Woolly hats are useful for general snow play, when helmets would be too cumbersome, also for evenings out. It is a good idea to pack the woolly hats into your hand luggage in case it is cold or snowing during your transfer from the airport to the resort. Pack a spare, in case one gets drenched in over-zealous snowball fighting.
Let’s face it, we all like sledging… and there’s nothing worse than freezing cold feet. Wellies are simply not man enough for the job – they are too cold and have poor grip. A pair of chunky snow boots are the best footwear to keep your children’s feet warm and dry when they play in the snow, to provide good grip in icy conditions and in general for wearing round the resort. We recommend getting your kids to travel in them, as they are bulky to pack. ‘Too-cool-to-roll-in-the-snow’ teenagers can probably get away with sturdy waterproof walking boots (but be forewarned – they usually end up sledging too!).

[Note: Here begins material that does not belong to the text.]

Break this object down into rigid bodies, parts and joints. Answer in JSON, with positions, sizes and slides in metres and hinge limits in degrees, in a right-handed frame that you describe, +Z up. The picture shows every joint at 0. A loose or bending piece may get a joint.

It is very easy to get sunburnt in the mountains, due to the high altitude and reflection from the snow – even in thick cloud – and no holiday is fun with sunburn. Children are particularly vulnerable to the effects of UV radiation. Your usual summer sun protection is not sufficient in the mountains. Make sure your children’s faces are protected by high factor products specifically manufactured for skiing conditions. The Piz Buin Mountain range, for instance, is specially formulated for high altitude conditions, with advanced UVA/UVB sun filters and a special ‘cold shield’ moisturising complex to protect the skin from the extreme cold.
As with the sun-cream, make sure you choose a balm with a high SPF. Many companies sell handy pocket-sized combo tubes to fit in the ski jacket – one end contains the cream, the other has the lip salve attached.
A small rucksack is vital for kids – not for skiing but for carrying all the bits and bobs between the hotel, slopes and our Fun Club. This should contain a spare pair of gloves and socks, a woolly hat, a change of clothes, sun glasses, sun cream and a favourite snack (optional).